Benchmarking ways to write/load DataFrames IndexedTables to disk

As of the last couple of releases, Arrow.jl only works on Julia 1.0, so no worries there.

Note that this package was built primarily with Feather in mind, so we are still missing all the arrow IPC stuff (it’s really just arrays at the moment). As far as I know, at the moment Feather.jl is the fastest way to read and write tabular data from disk in pure Julia. Strings are known to be a little slow, but they are still quite fast. Also note that Feather.jl does lazy loading by default now. Unfortunately we are still limited to 4GB per feather file because the feather standard badly needs to be upgraded, but stay tuned for that.

What about Parquet? It seems more promising to be as it allows compression of the files.

If my memory serves me correctly, I don’t think this is true anymore.

It depends on what you are doing. Parquet is definitely a more capable format than Feather, but it is also quite a bit more complicated. I think the intended use case for Feather was just “well, I have a few GB of data that I’m messing around with, I need to store it while I’m working on it for the next few weeks” whereas Parquet was intended as a data source for “production” processes.

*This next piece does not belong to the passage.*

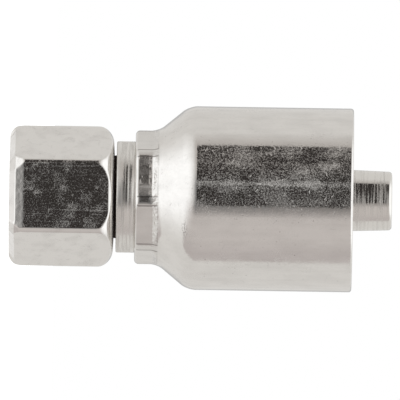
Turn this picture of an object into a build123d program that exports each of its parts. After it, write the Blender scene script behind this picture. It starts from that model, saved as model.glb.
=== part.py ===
from build123d import *
import math
import os

# Straight crimp hose fitting for a quarter inch hydraulic hose, with a 37 degree flare swivel nut.
# It stands on the front face of its nut: the axis is Z, z = 0 is the nut's front face, and the
# hose tail points up. One facet of the nut faces -Y, so two of its corners lie on X.
# Three turned steel pieces: the swivel nut, the nipple with its hose tail, and the crimped ferrule.
# All sizes are in millimetres and all angles in degrees.

# Radial clearance between the nut and the nipple that it turns on
swivel_clearance = 0.07

# Swivel nut: 9/16 inch hexagon, 7/16-20 UNF thread, back end swaged over the nipple's head
nut_across_flats = 14.29
nut_length = 12.16
nut_edge_round = 0.65           # tumbled edges of the hexagon
nut_front_round = 1.5           # turned ends, which round off the corners
nut_back_round = 2.0
nut_back_slope = 4.0            # the swaged back face is slightly conical
turning_margin = 0.06           # from the tumbled corners to the circle the ends are turned from
thread_minor_diameter = 9.84
thread_height = 0.635           # minor to major, on the radius
thread_entry_margin = 0.2       # the entry chamfer opens this far beyond the thread's major radius
lip_length = 1.1                # swaged lip that runs on the nipple's neck
lip_mouth = 0.2                 # chamfer at the lip's outer end

# Nipple: cone seat and head inside the nut, then the neck and the collar behind the nut
flow_bore_diameter = 4.2
neck_diameter = 9.62
head_shoulder_height = 0.74     # the head stands this far above the neck, on a 45 degree shoulder
head_length = 3.0               # cylindrical part of the head
head_edge = 0.2                 # chamfer round the head's front edge
head_front_gap = 0.3            # from the head's front to the end of the nut's thread
seat_rim = 0.85                 # flat ring between the cone seat and the head's edge
seat_half_angle = 37.0
collar_gap = 0.27               # the dark gap between the nut and the collar
collar_diameter = 12.93
collar_length = 2.17
collar_edge = 0.15

# Nipple: barrel inside the ferrule's neck, with the groove that the neck is crimped into
barrel_diameter = 10.5
barrel_front_land = 0.7
barrel_groove_depth = 0.5       # the groove's flanks are at 45 degrees
barrel_groove_length = 1.9      # across its mouth
barrel_back_land = 0.8

# Nipple: barbed hose tail, with a plain land and a tapered tip that stands out of the ferrule
tail_diameter = 7.26            # crests of the barbs, and the plain land after them
barb_depth = 0.42
barb_count = 5
barb_crest_share = 0.16         # flat crest of a barb, as a share of the pitch
barb_start = 1.6                # from the foot of the barrel to the first barb
tail_land_length = 3.0
tail_taper_start = 2.2          # the taper starts this far inside the ferrule's mouth
tail_taper_angle = 2.0
tail_projection = 4.57          # how far the tail stands out of the ferrule's mouth
tail_tip_round = 0.4
tail_bore_edge = 0.2

# Ferrule: crimped neck, with flats pressed by the crimping jaws and ridges left between them
ferrule_length = 25.3
neck_wall = 2.12                # at the middle of a flat
neck_length = 2.67              # front face to the foot of the cone, before rounding
neck_front_round = 0.5          # on the ridges
flat_count = 8
flat_depth = 0.4                # the flats lie this far below the ridges
flat_length = 2.93
flat_front_round = 0.25
flat_end_round = 0.9            # edge radius of the jaws, left at the flats' inner end
flat_turn = 3.4                 # turn of the flats from the nut's facets

# Ferrule: conical shoulder, plain body, toothed hose socket
shoulder_half_angle = 39.6
shoulder_foot_round = 2.33
shoulder_top_round = 2.75
socket_diameter = 16.5          # crests of the teeth
tooth_depth = 0.65
tooth_count = 5
tooth_crest_share = 0.3         # flat crest of a tooth, as a share of the pitch
ferrule_wall = 1.78             # at the roots of the teeth
mouth_land_length = 1.6         # plain socket inside the mouth
mouth_inner_edge = 0.5
mouth_outer_round = 0.3

# Turned roundings are cut as short flats: a small one is a single chamfer, and a large one turns
# by this much at most from flat to flat.
small_rounding = 0.6
rounding_turn = 30.0

# Radii
bore_r = flow_bore_diameter / 2
neck_r = neck_diameter / 2
head_r = neck_r + head_shoulder_height
seat_r = head_r - seat_rim
collar_r = collar_diameter / 2
barrel_r = barrel_diameter / 2
groove_r = barrel_r - barrel_groove_depth
tail_r = tail_diameter / 2
barb_root_r = tail_r - barb_depth
thread_minor_r = thread_minor_diameter / 2
thread_entry_r = thread_minor_r + thread_height + thread_entry_margin
lip_r = neck_r + swivel_clearance
chamber_r = head_r + swivel_clearance
flat_r = barrel_r + neck_wall
ridge_r = flat_r + flat_depth
socket_r = socket_diameter / 2
tooth_root_r = socket_r + tooth_depth
body_r = tooth_root_r + ferrule_wall

# Heights along the axis, from the nut's front face
neck_start_z = nut_length - lip_length
head_back_z = neck_start_z - head_shoulder_height
head_front_z = head_back_z - head_length
thread_end_z = head_front_z - head_front_gap
collar_z = nut_length + collar_gap
ferrule_z = collar_z + collar_length
groove_z = ferrule_z + barrel_front_land
barrel_end_z = groove_z + barrel_groove_length + barrel_back_land
mouth_z = ferrule_z + ferrule_length
tail_end_z = mouth_z + tail_projection

# Shape of the conical shoulder, inside and out: radius gained for each millimetre of height
shoulder_slope = math.tan(math.radians(shoulder_half_angle))


def rounded(before, corner, after, rounding):
    """Points on the arc that rounds the corner between its two neighbours in an outline."""
    to_before = (before - corner).normalized()
    to_after = (after - corner).normalized()
    half_angle = math.radians(to_before.get_angle(to_after)) / 2
    reach = rounding / math.tan(half_angle)
    to_middle = (to_before + to_after).normalized() * (rounding / math.sin(half_angle) - rounding)
    arc = ThreePointArc(corner + to_before * reach, corner + to_middle, corner + to_after * reach)
    flats = 1
    if rounding > small_rounding:
        flats = math.ceil((180 - 2 * math.degrees(half_angle)) / rounding_turn)
    return [arc @ (index / flats) for index in range(flats + 1)]


def turned(outline):
    """A solid turned about Z, from (radius, height, rounding) points in order round its section."""
    corners = [Vector(r, z) for r, z, _ in outline]
    points = []
    for index, corner in enumerate(corners):
        rounding = outline[index][2]
        if rounding:
            after = corners[(index + 1) % len(corners)]
            points += rounded(corners[index - 1], corner, after, rounding)
        else:
            points.append(corner)
    section = make_face(Polyline(*points, close=True))
    return revolve(Plane.XZ * section, axis=Axis.Z)


def crimped_barrel():
    """The outline that the nipple's barrel and the ferrule's neck share, from the front up."""
    return [
        (barrel_r, ferrule_z, 0),
        (barrel_r, groove_z, 0),
        (groove_r, groove_z + barrel_groove_depth, 0),
        (groove_r, groove_z + barrel_groove_length - barrel_groove_depth, 0),
        (barrel_r, groove_z + barrel_groove_length, 0),
        (barrel_r, barrel_end_z, 0),
    ]


def swivel_nut():
    """Hexagon nut: thread in front, chamber for the nipple's head, swaged lip at the back."""
    hexagon = RegularPolygon(nut_across_flats / 2, 6, major_radius=False)
    prism = extrude(hexagon, nut_length)
    prism = fillet(prism.edges(), nut_edge_round)

    # The turned ends start just outside the tumbled corners.
    sharp_corner_r = nut_across_flats / 2 / math.cos(math.radians(30))
    corner_cut = nut_edge_round * (1 / math.cos(math.radians(30)) - 1)
    blank_r = sharp_corner_r - corner_cut + turning_margin
    back_drop = (blank_r - lip_r) * math.tan(math.radians(nut_back_slope))
    blank = turned([
        (thread_entry_r, 0, 0),
        (blank_r, 0, nut_front_round),
        (blank_r, nut_length - back_drop, nut_back_round),
        (lip_r + lip_mouth, nut_length, 0),
        (lip_r, nut_length - lip_mouth, 0),
        (lip_r, neck_start_z, 0),
        (chamber_r, neck_start_z - (chamber_r - lip_r), 0),
        (chamber_r, thread_end_z, 0),
        (thread_minor_r, thread_end_z, 0),
        (thread_minor_r, thread_entry_r - thread_minor_r, 0),
    ])
    return prism & blank


def nipple():
    """One turned insert: cone seat and head, neck, collar, grooved barrel, barbed tail, bore."""
    seat_depth = (seat_r - bore_r) / math.tan(math.radians(seat_half_angle))
    tail_foot_z = barrel_end_z + barrel_r - barb_root_r
    taper_z = mouth_z - tail_taper_start
    tip_r = tail_r - (tail_end_z - taper_z) * math.tan(math.radians(tail_taper_angle))

    # Each barb rises in one step on its nut side and slopes down to its root towards the tip,
    # and the last one is followed by the plain land.
    first_barb_z = tail_foot_z + barb_start
    land_z = taper_z - tail_land_length
    barb_pitch = (land_z - first_barb_z) / barb_count
    barbs = []
    for index in range(barb_count):
        z = first_barb_z + index * barb_pitch
        barbs += [
            (barb_root_r, z, 0),
            (tail_r, z, 0),
            (tail_r, z + barb_crest_share * barb_pitch, 0),
        ]

    return turned([
        (bore_r, head_front_z + seat_depth, 0),
        (seat_r, head_front_z, 0),
        (head_r - head_edge, head_front_z, 0),
        (head_r, head_front_z + head_edge, 0),
        (head_r, head_back_z, 0),
        (neck_r, neck_start_z, 0),
        (neck_r, collar_z, 0),
        (collar_r - collar_edge, collar_z, 0),
        (collar_r, collar_z + collar_edge, 0),
        (collar_r, ferrule_z, 0),
        *crimped_barrel(),
        (barb_root_r, tail_foot_z, 0),
        *barbs,
        (barb_root_r, land_z, 0),
        (tail_r, land_z, 0),
        (tail_r, taper_z, 0),
        (tip_r, tail_end_z, tail_tip_round),
        (bore_r + tail_bore_edge, tail_end_z, 0),
        (bore_r, tail_end_z - tail_bore_edge, 0),
    ])


def crimping_jaw():
    """The space that one jaw pressed flat, on the -Y side: flat, with both its ends rounded."""
    front_round = CenterArc(
        (flat_r - flat_front_round, ferrule_z + flat_front_round), flat_front_round, -90, 90
    )
    sides = FilletPolyline(
        front_round @ 1,
        (flat_r, ferrule_z + flat_length),
        (body_r, ferrule_z + flat_length),
        (body_r, ferrule_z),
        front_round @ 0,
        radius=(flat_end_round, 0, 0),
    )
    section = Plane.XZ * make_face(front_round + sides)
    return Rot(Z=-90) * extrude(section, ridge_r, both=True)


def ferrule():
    """Shell crimped on to the barrel: neck with flats, cone, plain body, toothed hose socket."""
    shoulder_z = ferrule_z + neck_length
    body_z = shoulder_z + (body_r - ridge_r) / shoulder_slope
    socket_z = barrel_end_z + (socket_r - barrel_r) / shoulder_slope
    land_z = mouth_z - mouth_land_length
    tooth_pitch = (land_z - socket_z) / tooth_count

    # Listed from the mouth down. Each tooth has a ramp on the mouth side and drops straight to
    # its root on the nut side, so that the hose slides in but can't pull out.
    teeth = []
    for index in reversed(range(tooth_count)):
        z = socket_z + index * tooth_pitch
        teeth += [
            (socket_r, z + tooth_pitch, 0),
            (tooth_root_r, z + tooth_pitch, 0),
            (socket_r, z + tooth_crest_share * tooth_pitch, 0),
        ]

    shell = turned([
        (ridge_r, ferrule_z, neck_front_round),
        (ridge_r, shoulder_z, shoulder_foot_round),
        (body_r, body_z, shoulder_top_round),
        (body_r, mouth_z, mouth_outer_round),
        (socket_r + mouth_inner_edge, mouth_z, 0),
        (socket_r, mouth_z - mouth_inner_edge, 0),
        *teeth,
        (socket_r, socket_z, 0),
        *reversed(crimped_barrel()),
    ])
    flat_pitch = 360 / flat_count
    for index in range(flat_count):
        shell -= Rot(Z=flat_turn + (index + 0.5) * flat_pitch) * crimping_jaw()
    return shell


os.makedirs("parts", exist_ok=True)
for piece in (swivel_nut, nipple, ferrule):
    export_step(piece(), f"parts/{piece.__name__}.step")
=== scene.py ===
import math

import bmesh
import bpy
from mathutils import Matrix, Vector


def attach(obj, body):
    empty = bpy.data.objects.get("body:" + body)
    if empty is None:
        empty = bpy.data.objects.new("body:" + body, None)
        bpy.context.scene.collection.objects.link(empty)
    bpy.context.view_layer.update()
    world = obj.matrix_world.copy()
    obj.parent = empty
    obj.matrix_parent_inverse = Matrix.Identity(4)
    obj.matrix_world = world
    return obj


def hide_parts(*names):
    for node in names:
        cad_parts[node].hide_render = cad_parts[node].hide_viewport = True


# Straight crimp hose fitting: hexagon swivel nut, barbed nipple and crimped ferrule, all of steel
# with bright zinc plate. The axis is Z and z = 0 is the nut's front face, as in the solids.
# Sizes are in millimetres until a finished mesh is scaled to metres.

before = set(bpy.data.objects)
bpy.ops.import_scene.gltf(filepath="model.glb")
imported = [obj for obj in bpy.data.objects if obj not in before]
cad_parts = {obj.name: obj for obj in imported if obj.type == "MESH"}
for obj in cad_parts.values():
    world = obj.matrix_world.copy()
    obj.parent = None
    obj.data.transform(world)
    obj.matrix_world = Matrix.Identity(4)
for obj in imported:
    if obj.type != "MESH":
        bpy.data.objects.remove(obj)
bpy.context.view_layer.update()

MM = 0.001
MICROMETRE = 1e-6


def linear(hex_colour):
    """An sRGB hex colour as the linear colour that a node takes."""
    channels = [int(hex_colour[i:i + 2], 16) / 255 for i in (1, 3, 5)]
    return [c / 12.92 if c <= 0.04045 else ((c + 0.055) / 1.055) ** 2.4 for c in channels] + [1]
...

To answer your question yes, you should be able to use the arrays provided by Arrow.jl to wrap arrays that appear in Parquet. I have yet to take a serious look at the parquet metadata, so I don’t really know what would be involved in doing that. I’m pretty confident that it would be significantly more complicated than Feather.

If there was any change to the standard, it doesn’t seem to be reflected here. Like I said, I have a number of thoughts on how we should go about this sort of thing, so I may have some news in the future.